The Social Security portion of the system has in a quite stable track. It will start to need its trust fund interest to pay its expenses only starting in 2017 (i.e. not at all for the first seven years of the period Samuelson reviews), will not draw on Social Security Trust Fund prinicipal until 2025 (well after the period that Samuelson reviews) and will not exhaust the Social Security Trust Fund principal until some time in the 2042-2052 time period, depending upon the long term economic and actuarial assumptions used. Of course, even tweaks in benefits or payroll taxation could significantly extend these numbers.

Medicare Parts B and C

Medicare Part B is medical insurance, and Medicare Part C is a program in which people eligible for Medicare Part B get similar benefits provided through an HMO.

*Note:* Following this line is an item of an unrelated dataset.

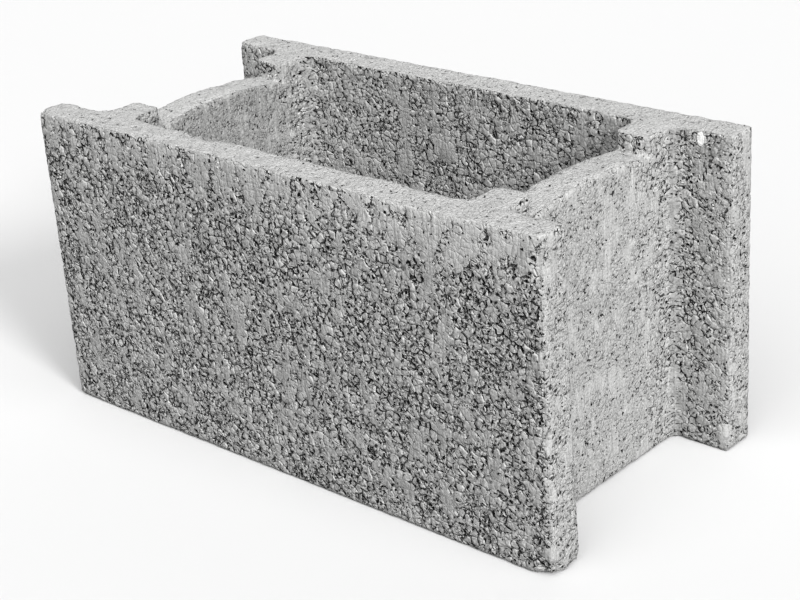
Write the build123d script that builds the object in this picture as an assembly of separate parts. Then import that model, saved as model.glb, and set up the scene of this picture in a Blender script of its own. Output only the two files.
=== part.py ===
from build123d import *
import math
import os

# A hollow concrete shuttering block, as it comes off the block machine.
# The frame: millimetres, X along the block, Y from one long face to the other, Z up.
# The origin is at the middle of the bed face, which is what the block stands on.

# The whole block.
block_length = 500.0
block_width = 250.0
block_height = 250.0

# The walls, measured at the top, where they are thinnest.
shell_thickness = 28.0
web_thickness = 30.0
end_recess_depth = 51.0

# The mould's cores are wider at the top, so that they draw out upwards.
# Each cored face leans by this much over the height of the block.
core_draw = 3.0

# The round corners that the cores leave where a web meets a shell.
cell_corner_radius = 14.0
recess_corner_radius = 12.0

# The gap pressed into the top of each web, where a reinforcing bar is laid across.
# The web keeps its full height beside each shell and ends there in a rounded tongue.
tongue_reach = 32.0
tongue_corner_radius = 7.0
notch_depth_at_tongue = 15.0
notch_depth_at_crown = 9.0

# The worn arrises.
upright_edge_radius = 4.0
recess_lip_radius = 3.0
bed_edge_radius = 2.5
top_edge_radius = 1.5
notch_edge_radius = 3.0

# What follows from the sizes above.
draw_angle = math.degrees(math.atan(core_draw / block_height))
core_width = block_width - 2 * shell_thickness
web_outer_face = block_length / 2 - end_recess_depth
web_inner_face = web_outer_face - web_thickness
web_middle = (web_outer_face + web_inner_face) / 2
tongue_tip = core_width / 2 - tongue_reach
floor_at_tongue = block_height - notch_depth_at_tongue
floor_at_crown = block_height - notch_depth_at_crown

# Two places closer together than this are the same place.
same_place = 0.001


def full_block():
    """The block before it is cored: a plain box with eased upright edges."""
    outline = RectangleRounded(block_length, block_width, upright_edge_radius)
    return extrude(outline, block_height)


def drawn_core(outline):
    """A core of the mould: it hangs from the top and narrows down to the bed."""
    return extrude(Pos(0, 0, block_height) * outline, -block_height, taper=draw_angle)


def cell_core():
    """The core of the large cell between the two webs."""
    return drawn_core(RectangleRounded(2 * web_inner_face, core_width, cell_corner_radius))


def end_core(side):
    """The core of the recess at one end. It runs on well past the end face."""
    run = 2 * end_recess_depth + recess_corner_radius
    outline = RectangleRounded(run, core_width, recess_corner_radius)
    return drawn_core(Pos(side * (web_outer_face + run / 2), 0) * outline)


def web_notch(side):
    """The gap in the top of one web: a crowned floor between two tongues."""
    above = block_height + notch_depth_at_tongue
    crowned_floor = ThreePointArc(
        (-tongue_tip, floor_at_tongue),
        (0, floor_at_crown),
        (tongue_tip, floor_at_tongue),
    )
    open_sides = Polyline(
        (tongue_tip, floor_at_tongue),
        (tongue_tip, above),
        (-tongue_tip, above),
        (-tongue_tip, floor_at_tongue),
    )
    section = Plane.YZ * make_face(crowned_floor + open_sides)
    past_both_faces = web_thickness / 2 + core_draw
    return Pos(side * web_middle, 0, 0) * extrude(section, past_both_faces, both=True)


def edges_where(solid, belongs):
    """The edges of a solid whose middle point is where the rule says."""
    return [edge for edge in solid.edges() if belongs(edge @ 0.5)]


def is_recess_lip(middle):
    """The upright arris between an end face and the side of its recess."""
    on_end_face = abs(abs(middle.X) - block_length / 2) < same_place
    on_recess_side = abs(middle.Y) < core_width / 2 + same_place
    return on_end_face and on_recess_side and same_place < middle.Z < block_height - same_place


def is_tongue_corner(middle):
    """An upright corner of a tongue's tip."""
    on_tip = abs(abs(middle.Y) - tongue_tip) < same_place
    above_floor = floor_at_tongue + same_place < middle.Z < block_height - same_place
    return on_tip and above_floor


def is_notch_edge(middle):
    """The crowned edge between a notch's floor and a face of its web."""
    return abs(middle.Y) < same_place and abs(middle.Z - floor_at_crown) < same_place


block = full_block() - cell_core()
for side in (-1, 1):
    block -= end_core(side)
for side in (-1, 1):
    block -= web_notch(side)

block = fillet(edges_where(block, is_recess_lip), recess_lip_radius)
block = fillet(edges_where(block, is_tongue_corner), tongue_corner_radius)
block = fillet(block.faces().sort_by(Axis.Z)[0].edges(), bed_edge_radius)
block = fillet(block.faces().filter_by(Plane.XY).group_by(Axis.Z)[-1].edges(), top_edge_radius)
block = fillet(edges_where(block, is_notch_edge), notch_edge_radius)

os.makedirs("parts", exist_ok=True)
export_step(block, "parts/block.step")
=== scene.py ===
import math

import bmesh
import bpy
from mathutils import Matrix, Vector


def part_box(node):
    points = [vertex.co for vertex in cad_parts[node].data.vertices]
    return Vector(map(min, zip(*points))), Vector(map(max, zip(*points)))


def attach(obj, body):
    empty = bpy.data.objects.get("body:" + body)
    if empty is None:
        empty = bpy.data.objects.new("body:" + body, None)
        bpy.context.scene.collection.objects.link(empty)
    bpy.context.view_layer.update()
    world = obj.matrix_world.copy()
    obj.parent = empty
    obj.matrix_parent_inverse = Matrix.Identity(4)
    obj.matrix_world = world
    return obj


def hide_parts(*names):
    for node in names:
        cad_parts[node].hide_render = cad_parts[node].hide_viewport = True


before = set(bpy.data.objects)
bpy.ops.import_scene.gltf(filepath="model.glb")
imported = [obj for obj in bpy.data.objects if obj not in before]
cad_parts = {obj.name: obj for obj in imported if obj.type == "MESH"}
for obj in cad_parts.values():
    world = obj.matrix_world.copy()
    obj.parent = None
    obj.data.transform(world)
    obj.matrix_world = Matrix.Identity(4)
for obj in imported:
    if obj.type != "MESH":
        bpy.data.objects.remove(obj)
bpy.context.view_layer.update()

# The block: one hollow casting of open-textured grey concrete. It was pressed in a steel
# mould and stripped upwards while still damp, so its sides show rounded grains with dark
# gaps between them and patches of mortar dragged smooth, and its top is closed by the tamper.

# The frame is in metres. Places and sizes on the block are in millimetres.
MM = 0.001
block_low, block_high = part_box("block")
block_height = block_high.z / MM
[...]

In 2008, the total premium revenue for Medicare Parts B and C was about $50 billion. Interest on the Medicare Part B and C Trust fund was about $3.5 billion in 2008, and had a balance of about $59 billion at year end. Benefits and administrative expenses for Medicare Parts B and C cost $183.3 billion in 2008.

The general fund expenditure cost of Medicare Part B and C benefits and administration exclusive of interest income was about $133.3 billion in 2008.

Medicare Parts B and C combined had 41.7 million beneficiaries in 2008 (3.2 million Medicare Part A beneficiaries did not participate in Medicare Parts B and C). The average benefit per beneficiary in 2008 was $4,322.

Medicare Part D

Medicare Part D, which started to operate in 2006, is a benefit that provides part of the cost of prescription drugs for participating Medicare beneficiaries, who pay a premium that averages $338 per year, depending upon the provider chosen. Medicare Part D provides an average benefit of $1,517 per beneficiary. There were 32.3 million Medicare Part D beneficiaries in 2008.

In 2008, the total benefit cost including costs of adminstration for Medicare Part D was $49.3 billion. This was funded with $5 billion in premiums, $7.1 billion in transfers from state governments, and $37.3 billion of federal general fund revenues. The state government contribution to Medicare Part D approximates a part of the Medicaid expenses that the states were relieved of by the Medicare Part D program.

SSI

The Supplemental Security Income program is a means tested federal welfare program funded out of the general fund budget for the "needy aged, blind and disabled." This program has about 7.6 million beneficiaries, mostly low income Social Security beneficiaries, at a cost of $49 billion dollars a year. The cost of the SSI program is less than the pre-interest/pre-benefit taxation amount of the Social Security program's surplus.

Samuelson's Social Security number doesn't include SSI, so we won't either, but it is linked to the Social Security program so I include it for completeness.

Medicaid

Medicaid accounts for about 17% of the combined expenditures for Social Security, SSI, Medicare and Medicaid. In the 2011 budget, that is about $149 billion of federal spending. The federal and state governments contribute roughly equal shares to the cost of the program.

Bottom Line

The bottom line breaks down roughly as follows:

Social Security and Medicare Part A:
* Net Federal Revenue $42 billion
* Taxes On Benefits Revenue $30 billion
* Trust Fund Interest Income $131

Medicare Parts B and C:
* Net Federal Revenue ($133.3 billion)
* Trust Fund Interest Income $3.5 billion

Medicare Part D
* Net Federal Revenue ($37.3 billion)

SSI (Not included in total, for informational purposes only).
* Net Federal Revenue ($49 billion)

Medicaid
* Net Federal Revenue ($149 billion)

Total Net Federal Cost (After Considering Trust Fund Interets Income And Taxes On Benefits, From Social Security, Medicare and Medicaid): $155.1 billion

The Total Net Revenue is about 10% of proposed total spending for 2011 on these programs. If one were to take 10% of the $20 trillion figure offered by Samuelson, you'd get $2 trillion.